**Brief:** Determine which lines contain the word "scene", then copy those lines.

+++++

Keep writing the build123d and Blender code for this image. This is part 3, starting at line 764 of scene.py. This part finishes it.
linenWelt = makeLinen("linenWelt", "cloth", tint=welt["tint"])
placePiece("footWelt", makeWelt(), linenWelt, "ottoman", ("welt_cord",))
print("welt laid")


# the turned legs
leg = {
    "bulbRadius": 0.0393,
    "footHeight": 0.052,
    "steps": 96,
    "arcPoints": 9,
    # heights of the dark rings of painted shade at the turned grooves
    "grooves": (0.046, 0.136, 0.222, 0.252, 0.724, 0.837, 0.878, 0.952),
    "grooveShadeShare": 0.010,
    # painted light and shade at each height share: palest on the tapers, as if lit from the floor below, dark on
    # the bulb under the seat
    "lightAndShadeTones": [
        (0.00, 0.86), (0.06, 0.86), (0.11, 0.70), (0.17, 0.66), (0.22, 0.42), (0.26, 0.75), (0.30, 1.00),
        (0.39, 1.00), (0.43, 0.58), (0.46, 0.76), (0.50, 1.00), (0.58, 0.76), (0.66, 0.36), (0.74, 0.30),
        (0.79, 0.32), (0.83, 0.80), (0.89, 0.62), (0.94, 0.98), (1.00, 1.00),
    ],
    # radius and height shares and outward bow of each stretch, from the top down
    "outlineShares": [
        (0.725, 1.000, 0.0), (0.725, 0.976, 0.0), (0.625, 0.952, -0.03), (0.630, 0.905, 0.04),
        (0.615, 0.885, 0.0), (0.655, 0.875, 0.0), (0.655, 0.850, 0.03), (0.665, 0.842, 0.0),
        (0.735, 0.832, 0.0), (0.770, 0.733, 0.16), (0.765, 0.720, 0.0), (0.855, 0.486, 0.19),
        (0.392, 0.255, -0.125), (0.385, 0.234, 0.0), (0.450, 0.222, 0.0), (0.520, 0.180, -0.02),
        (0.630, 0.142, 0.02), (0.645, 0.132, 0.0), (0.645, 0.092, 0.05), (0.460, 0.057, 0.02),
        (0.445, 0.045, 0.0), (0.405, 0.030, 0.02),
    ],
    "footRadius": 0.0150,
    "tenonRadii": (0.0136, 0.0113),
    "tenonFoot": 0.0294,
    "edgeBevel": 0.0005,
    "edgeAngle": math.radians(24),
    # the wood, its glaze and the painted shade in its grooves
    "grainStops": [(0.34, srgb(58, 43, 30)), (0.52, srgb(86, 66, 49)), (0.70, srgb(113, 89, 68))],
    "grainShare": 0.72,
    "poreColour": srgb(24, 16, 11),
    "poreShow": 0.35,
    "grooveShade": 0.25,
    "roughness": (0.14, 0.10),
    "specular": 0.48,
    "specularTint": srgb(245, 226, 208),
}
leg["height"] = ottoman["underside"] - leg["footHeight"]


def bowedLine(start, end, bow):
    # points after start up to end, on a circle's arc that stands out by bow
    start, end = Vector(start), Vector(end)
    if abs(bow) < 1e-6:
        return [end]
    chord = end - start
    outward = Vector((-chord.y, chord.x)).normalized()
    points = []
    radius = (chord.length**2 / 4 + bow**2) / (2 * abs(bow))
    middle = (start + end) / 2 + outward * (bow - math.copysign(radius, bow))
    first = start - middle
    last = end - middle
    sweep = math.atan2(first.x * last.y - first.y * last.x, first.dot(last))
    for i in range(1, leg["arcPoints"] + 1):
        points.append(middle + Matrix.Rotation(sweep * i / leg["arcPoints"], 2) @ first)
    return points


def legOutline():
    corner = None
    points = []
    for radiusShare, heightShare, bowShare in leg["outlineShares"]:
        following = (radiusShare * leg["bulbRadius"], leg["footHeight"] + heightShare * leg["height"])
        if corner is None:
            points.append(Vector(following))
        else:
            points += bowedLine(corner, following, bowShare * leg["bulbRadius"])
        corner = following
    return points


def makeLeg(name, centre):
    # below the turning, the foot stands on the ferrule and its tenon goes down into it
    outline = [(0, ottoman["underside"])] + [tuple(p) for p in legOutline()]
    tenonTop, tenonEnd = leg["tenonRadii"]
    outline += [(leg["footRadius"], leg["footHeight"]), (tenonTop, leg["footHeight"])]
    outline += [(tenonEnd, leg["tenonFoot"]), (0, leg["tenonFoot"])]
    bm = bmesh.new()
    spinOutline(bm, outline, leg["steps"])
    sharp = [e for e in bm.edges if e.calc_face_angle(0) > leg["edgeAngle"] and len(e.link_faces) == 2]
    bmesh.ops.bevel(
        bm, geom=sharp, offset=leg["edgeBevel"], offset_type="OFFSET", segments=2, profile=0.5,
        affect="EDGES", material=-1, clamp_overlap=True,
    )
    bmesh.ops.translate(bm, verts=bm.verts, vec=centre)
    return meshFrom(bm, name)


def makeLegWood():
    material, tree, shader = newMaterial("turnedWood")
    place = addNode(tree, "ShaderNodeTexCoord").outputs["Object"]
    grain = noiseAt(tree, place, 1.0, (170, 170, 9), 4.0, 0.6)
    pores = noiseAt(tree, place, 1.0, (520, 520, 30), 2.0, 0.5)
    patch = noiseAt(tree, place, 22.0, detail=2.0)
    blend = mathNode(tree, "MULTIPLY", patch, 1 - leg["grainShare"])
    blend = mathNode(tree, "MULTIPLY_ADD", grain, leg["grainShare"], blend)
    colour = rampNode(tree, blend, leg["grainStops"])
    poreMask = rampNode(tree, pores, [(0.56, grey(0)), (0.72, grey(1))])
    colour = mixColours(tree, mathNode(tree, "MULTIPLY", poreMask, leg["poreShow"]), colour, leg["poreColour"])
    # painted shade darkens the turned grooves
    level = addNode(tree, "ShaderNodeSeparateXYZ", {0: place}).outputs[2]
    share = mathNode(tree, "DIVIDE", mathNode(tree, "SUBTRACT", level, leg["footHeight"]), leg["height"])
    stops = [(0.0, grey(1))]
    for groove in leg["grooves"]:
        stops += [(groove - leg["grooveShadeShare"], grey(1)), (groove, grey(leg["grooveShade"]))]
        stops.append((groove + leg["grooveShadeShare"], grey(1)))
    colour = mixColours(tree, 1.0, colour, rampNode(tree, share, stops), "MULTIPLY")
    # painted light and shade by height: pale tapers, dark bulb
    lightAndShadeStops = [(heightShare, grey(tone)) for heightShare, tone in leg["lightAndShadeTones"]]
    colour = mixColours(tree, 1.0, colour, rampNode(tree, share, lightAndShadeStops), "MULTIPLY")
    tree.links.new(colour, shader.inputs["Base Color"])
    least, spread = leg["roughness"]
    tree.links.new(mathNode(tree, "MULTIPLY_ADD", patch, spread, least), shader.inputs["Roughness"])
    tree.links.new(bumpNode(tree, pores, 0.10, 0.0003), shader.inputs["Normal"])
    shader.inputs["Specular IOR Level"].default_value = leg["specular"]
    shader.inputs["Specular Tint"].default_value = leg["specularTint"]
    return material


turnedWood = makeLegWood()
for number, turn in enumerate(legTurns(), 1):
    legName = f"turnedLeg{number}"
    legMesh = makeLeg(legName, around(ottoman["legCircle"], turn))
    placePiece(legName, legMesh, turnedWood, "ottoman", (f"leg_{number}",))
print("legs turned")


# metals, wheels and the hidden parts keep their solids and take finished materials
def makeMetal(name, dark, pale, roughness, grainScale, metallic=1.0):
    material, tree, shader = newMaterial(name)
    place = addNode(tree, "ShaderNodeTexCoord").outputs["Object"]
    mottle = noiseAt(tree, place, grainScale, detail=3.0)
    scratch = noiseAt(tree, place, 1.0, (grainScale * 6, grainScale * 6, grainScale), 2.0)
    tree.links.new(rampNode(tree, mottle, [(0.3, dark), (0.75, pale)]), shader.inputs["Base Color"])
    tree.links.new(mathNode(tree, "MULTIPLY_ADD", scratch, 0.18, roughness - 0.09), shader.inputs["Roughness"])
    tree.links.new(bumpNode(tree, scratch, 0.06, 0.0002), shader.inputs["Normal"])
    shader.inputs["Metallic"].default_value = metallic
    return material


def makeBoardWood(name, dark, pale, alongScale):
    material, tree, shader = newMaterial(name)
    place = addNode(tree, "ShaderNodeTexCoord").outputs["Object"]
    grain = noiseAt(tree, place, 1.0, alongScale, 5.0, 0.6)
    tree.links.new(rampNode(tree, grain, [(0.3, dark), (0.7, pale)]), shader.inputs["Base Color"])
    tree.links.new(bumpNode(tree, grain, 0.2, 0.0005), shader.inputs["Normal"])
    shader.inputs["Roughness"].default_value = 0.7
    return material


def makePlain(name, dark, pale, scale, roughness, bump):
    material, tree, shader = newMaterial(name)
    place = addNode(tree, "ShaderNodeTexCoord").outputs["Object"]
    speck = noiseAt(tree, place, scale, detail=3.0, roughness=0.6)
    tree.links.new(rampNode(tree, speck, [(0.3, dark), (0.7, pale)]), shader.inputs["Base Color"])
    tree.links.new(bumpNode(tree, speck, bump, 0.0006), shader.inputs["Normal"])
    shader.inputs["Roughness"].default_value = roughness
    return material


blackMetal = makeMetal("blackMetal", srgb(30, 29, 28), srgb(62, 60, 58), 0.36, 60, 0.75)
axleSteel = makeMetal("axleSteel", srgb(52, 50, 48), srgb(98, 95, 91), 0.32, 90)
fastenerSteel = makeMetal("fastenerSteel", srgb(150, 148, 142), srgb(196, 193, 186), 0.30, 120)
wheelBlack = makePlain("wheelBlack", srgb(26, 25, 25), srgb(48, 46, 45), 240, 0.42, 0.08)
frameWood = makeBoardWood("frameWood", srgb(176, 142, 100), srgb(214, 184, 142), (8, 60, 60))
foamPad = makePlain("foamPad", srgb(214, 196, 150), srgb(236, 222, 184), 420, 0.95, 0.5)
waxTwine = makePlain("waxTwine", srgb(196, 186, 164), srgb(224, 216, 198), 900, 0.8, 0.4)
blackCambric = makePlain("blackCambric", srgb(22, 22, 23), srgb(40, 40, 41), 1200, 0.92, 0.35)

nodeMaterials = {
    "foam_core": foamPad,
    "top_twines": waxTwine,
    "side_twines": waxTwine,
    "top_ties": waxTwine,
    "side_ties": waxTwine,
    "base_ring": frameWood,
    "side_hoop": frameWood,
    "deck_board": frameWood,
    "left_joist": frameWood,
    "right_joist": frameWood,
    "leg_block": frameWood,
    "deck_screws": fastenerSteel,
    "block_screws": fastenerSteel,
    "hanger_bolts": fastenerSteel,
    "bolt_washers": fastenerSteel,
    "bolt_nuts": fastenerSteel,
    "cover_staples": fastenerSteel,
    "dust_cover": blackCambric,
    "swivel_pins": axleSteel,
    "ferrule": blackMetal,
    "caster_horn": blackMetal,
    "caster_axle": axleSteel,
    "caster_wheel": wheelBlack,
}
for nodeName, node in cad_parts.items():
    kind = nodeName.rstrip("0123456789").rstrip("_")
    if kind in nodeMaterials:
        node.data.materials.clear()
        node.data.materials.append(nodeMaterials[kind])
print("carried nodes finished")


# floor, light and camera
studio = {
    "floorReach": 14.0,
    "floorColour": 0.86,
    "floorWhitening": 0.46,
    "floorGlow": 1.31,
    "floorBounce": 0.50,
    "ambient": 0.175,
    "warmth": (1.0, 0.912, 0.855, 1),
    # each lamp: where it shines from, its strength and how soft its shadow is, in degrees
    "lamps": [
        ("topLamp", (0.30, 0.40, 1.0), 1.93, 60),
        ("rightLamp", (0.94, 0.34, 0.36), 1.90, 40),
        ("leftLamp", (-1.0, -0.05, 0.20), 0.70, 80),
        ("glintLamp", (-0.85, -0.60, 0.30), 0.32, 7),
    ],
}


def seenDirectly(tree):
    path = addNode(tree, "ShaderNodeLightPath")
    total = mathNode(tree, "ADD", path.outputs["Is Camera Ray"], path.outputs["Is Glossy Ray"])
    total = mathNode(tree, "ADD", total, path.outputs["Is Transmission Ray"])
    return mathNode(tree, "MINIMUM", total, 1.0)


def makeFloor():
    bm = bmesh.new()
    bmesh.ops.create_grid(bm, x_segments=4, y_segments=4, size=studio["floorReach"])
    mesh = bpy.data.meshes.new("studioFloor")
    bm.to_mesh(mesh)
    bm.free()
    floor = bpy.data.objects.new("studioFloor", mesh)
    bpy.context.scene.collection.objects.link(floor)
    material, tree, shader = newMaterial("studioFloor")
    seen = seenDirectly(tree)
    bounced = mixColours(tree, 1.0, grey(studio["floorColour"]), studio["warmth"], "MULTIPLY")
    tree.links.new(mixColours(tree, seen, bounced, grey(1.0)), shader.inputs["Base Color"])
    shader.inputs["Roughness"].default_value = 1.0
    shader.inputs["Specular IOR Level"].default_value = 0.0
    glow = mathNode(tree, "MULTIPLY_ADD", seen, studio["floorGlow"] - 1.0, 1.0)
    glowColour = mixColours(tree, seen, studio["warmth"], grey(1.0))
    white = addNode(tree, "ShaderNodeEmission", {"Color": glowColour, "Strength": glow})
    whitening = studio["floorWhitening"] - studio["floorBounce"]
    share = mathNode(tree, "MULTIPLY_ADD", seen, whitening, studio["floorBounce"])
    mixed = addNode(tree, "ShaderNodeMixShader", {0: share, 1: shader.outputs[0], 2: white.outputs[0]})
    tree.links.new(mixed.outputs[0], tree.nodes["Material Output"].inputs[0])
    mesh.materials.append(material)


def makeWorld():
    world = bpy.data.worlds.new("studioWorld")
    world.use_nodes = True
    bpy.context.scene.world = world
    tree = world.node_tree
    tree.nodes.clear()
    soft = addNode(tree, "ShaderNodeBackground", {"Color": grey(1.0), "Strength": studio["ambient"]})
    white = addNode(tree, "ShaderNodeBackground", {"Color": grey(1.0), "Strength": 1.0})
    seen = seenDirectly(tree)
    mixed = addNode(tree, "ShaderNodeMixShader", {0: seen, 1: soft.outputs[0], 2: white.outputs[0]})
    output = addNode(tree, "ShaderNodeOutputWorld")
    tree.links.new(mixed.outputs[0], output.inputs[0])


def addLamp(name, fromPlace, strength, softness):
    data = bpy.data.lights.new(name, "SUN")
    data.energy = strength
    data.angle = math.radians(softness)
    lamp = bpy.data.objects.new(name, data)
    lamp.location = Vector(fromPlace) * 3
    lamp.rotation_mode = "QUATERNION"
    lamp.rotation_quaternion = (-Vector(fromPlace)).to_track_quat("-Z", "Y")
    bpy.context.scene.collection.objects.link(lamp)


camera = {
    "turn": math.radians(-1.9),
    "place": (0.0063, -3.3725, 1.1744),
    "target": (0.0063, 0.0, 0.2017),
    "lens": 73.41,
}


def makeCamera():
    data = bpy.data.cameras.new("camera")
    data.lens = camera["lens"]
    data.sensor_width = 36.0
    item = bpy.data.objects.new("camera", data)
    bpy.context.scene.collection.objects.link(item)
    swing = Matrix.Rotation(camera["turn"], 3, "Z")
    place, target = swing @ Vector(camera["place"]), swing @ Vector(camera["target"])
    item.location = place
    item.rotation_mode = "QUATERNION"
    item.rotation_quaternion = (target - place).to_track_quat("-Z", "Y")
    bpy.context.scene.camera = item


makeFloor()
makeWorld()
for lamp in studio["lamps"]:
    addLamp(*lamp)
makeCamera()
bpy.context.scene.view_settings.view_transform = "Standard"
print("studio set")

+++++

**Solved exercise:**
Keep writing the build123d and Blender code for this image. This is part 3, starting at line 764 of scene.py. This part finishes it.
    bpy.context.scene.collection.objects.link(floor)
    bpy.context.scene.world = world
    bpy.context.scene.collection.objects.link(lamp)
    bpy.context.scene.collection.objects.link(item)
    bpy.context.scene.camera = item
bpy.context.scene.view_settings.view_transform = "Standard"